Has spring really arrived? Will it bring with it a resurgence of investment? Is IPEX falling at the right time? These are the questions being asked in the print and finance worlds, although it's the latter that's appearing to be of greater relevance.
It would seem we are finally seeing the end of a very cold and long winter that has done nothing to help the fragile economies of the world. However, as the spring bulbs start to flower, we can reflect on a gradually improving market, which although not flourishing to the extent we would like, is at least moving in the right direction. Orders are increasing and printers are generally busier now than they have been over the last eighteen months, meaning that in the end, investment will have to follow.

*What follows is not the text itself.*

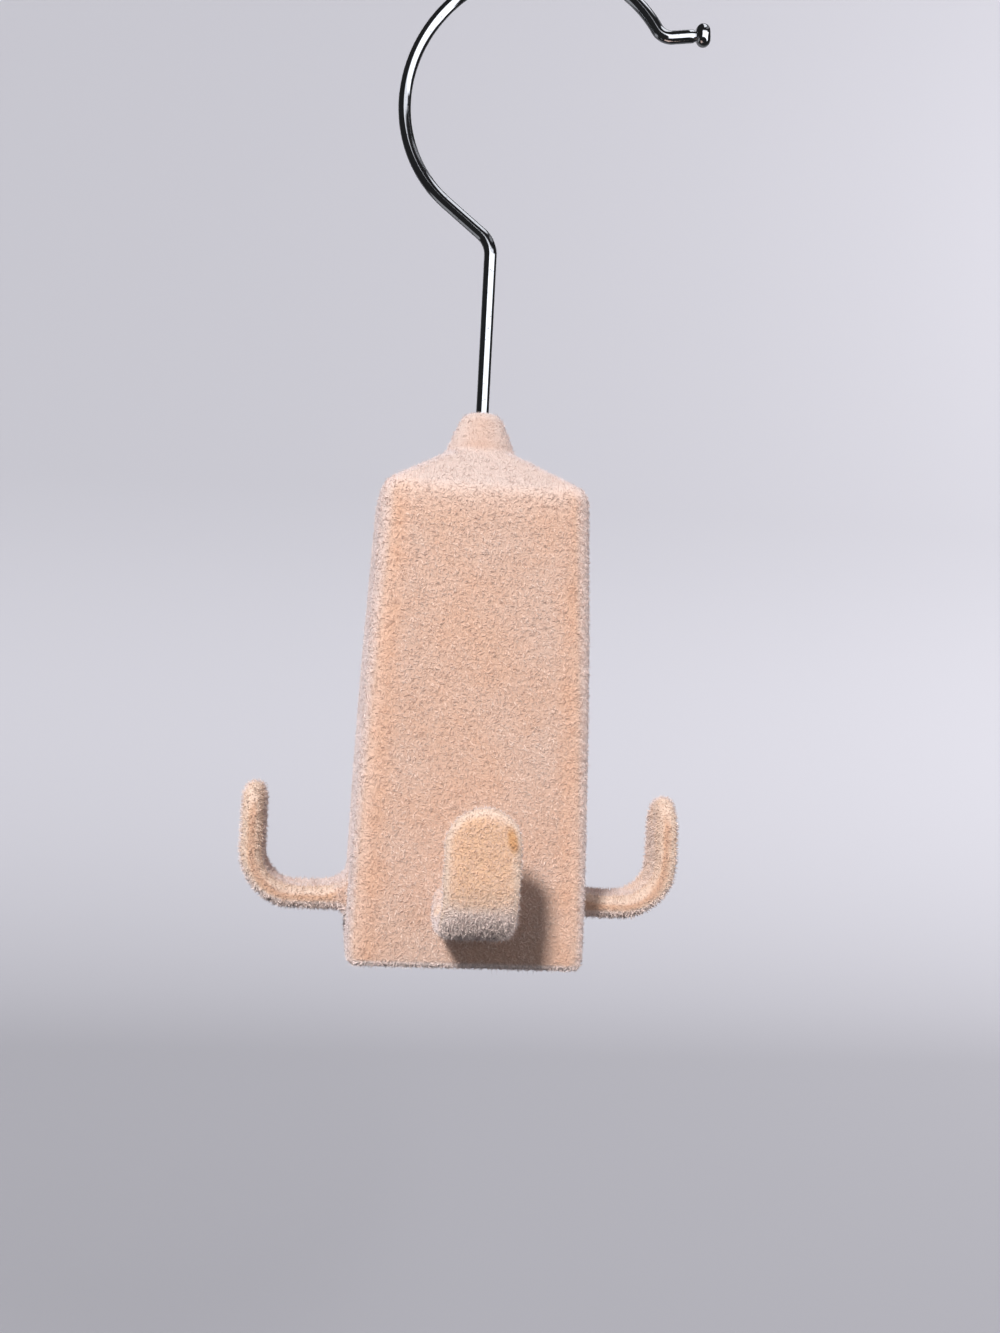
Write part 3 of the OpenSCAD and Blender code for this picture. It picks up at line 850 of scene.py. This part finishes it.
ROOF_INPUTS = {"Strokes Density": 0.9e6, "Strokes Lean": 1.4, "Undercoat Density": 1.2e7}
WORN_HOOK_INPUTS = {"Strokes Density": 2.6e6, "Strokes Lean": 1.9, "Strays Density": 2.2e6,
                    "Strays Length": 1.1 * MM}
ROUGH_HOOK_INPUTS = {"Strokes Density": 2.2e6, "Strokes Lean": 1.1, "Strokes Width": 0.26 * MM,
                     "Strays Density": 2.6e6, "Strays Length": 1.1 * MM, "Strays Width": 0.13 * MM}
FOOT_INPUTS = {"Strokes Density": 2e6, "Strays Density": 0.0}
# The first seed of the pillar's zones, of the hooks, and of the foot
ZONE_SEED, HOOK_SEED, FOOT_SEED = 1, 11, 21

fibres = []
for seed, name in enumerate(ZONES[:5], ZONE_SEED):
    fibres.append(grow("pillar_flock_" + name, pillar_skin, lambda p: zone_of[p.index] == name, seed,
                       ROOF_INPUTS if name == "roof" else {}))
for seed, (node, skin) in enumerate(hook_skins.items(), HOOK_SEED):
    # The hook's end inside the pillar is the one face with more than four corners, and stays bare
    fibres.append(grow(node + "_flock", skin, lambda p: len(p.vertices) < 5, seed,
                       WORN_HOOK_INPUTS if node == "front_hook" else ROUGH_HOOK_INPUTS))
foot_z = to_frame([[0, 0, PILE + 0.2]])[0][2]
fibres.append(grow("foot_plate_flock", plate_skin, lambda p: p.center.z < foot_z, FOOT_SEED, FOOT_INPUTS))

# %% [markdown]
# The wire hook is one bent wire. Its path is straight lengths and arcs, worked out one after the
# other as a bending machine would make them, and Geometry Nodes sweep a circle along it. The
# circle's size changes along the way: the upset head at the foot of the stem, and the neck and
# the button at the tip.

# %% The path of the wire
HOOK_TURN = math.radians(-15)
WASHER_Z, HEAD_H, HEAD_R, HEAD_EDGE = 83.05, 1.7, 2.4, 0.3
STEM_TOP_Z = 131.6
# Radius and degrees of each turn, and the length of each straight run
BENDS = (("turn", 5.6, 50), ("run", 9.2), ("turn", 25.7, -50 - 149), ("turn", 3.4, 62), ("run", 4.2))
BUTTON_R, BUTTON_LEN = 2.1, 2.7
# How far before the button the wire is drawn in, and by how much
DRAWN_IN = ((-0.55, 0.0), (-0.4, 0.12), (-0.2, 0.16), (-0.02, 0.1))
SMOOTH_TURN = 2.0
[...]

So what for IPEX? I don’t think we should view IPEX as a saviour that will mark the end of the recession and a return to past glories; however, it can help to keep the momentum in the market going in the right direction. Companies will need to invest over the coming twelve to eighteen months and most will be looking for a technological advantage over their competitors. IPEX provides the opportunity to view existing and new equipment that will better complete the job in hand, meaning a cost saving to the bottom line of the business, It will then be a decision on whether to invest immediately, or wait until the requirement becomes a necessity.
As for finance on equipment, the gradual improvement in the print market has been mirrored in the finance houses, and on a more limited scale, the banks, meaning that money for investment is available. This has been well proven recently with the finance of digital equipment being more readily available in the market... If you know where to look!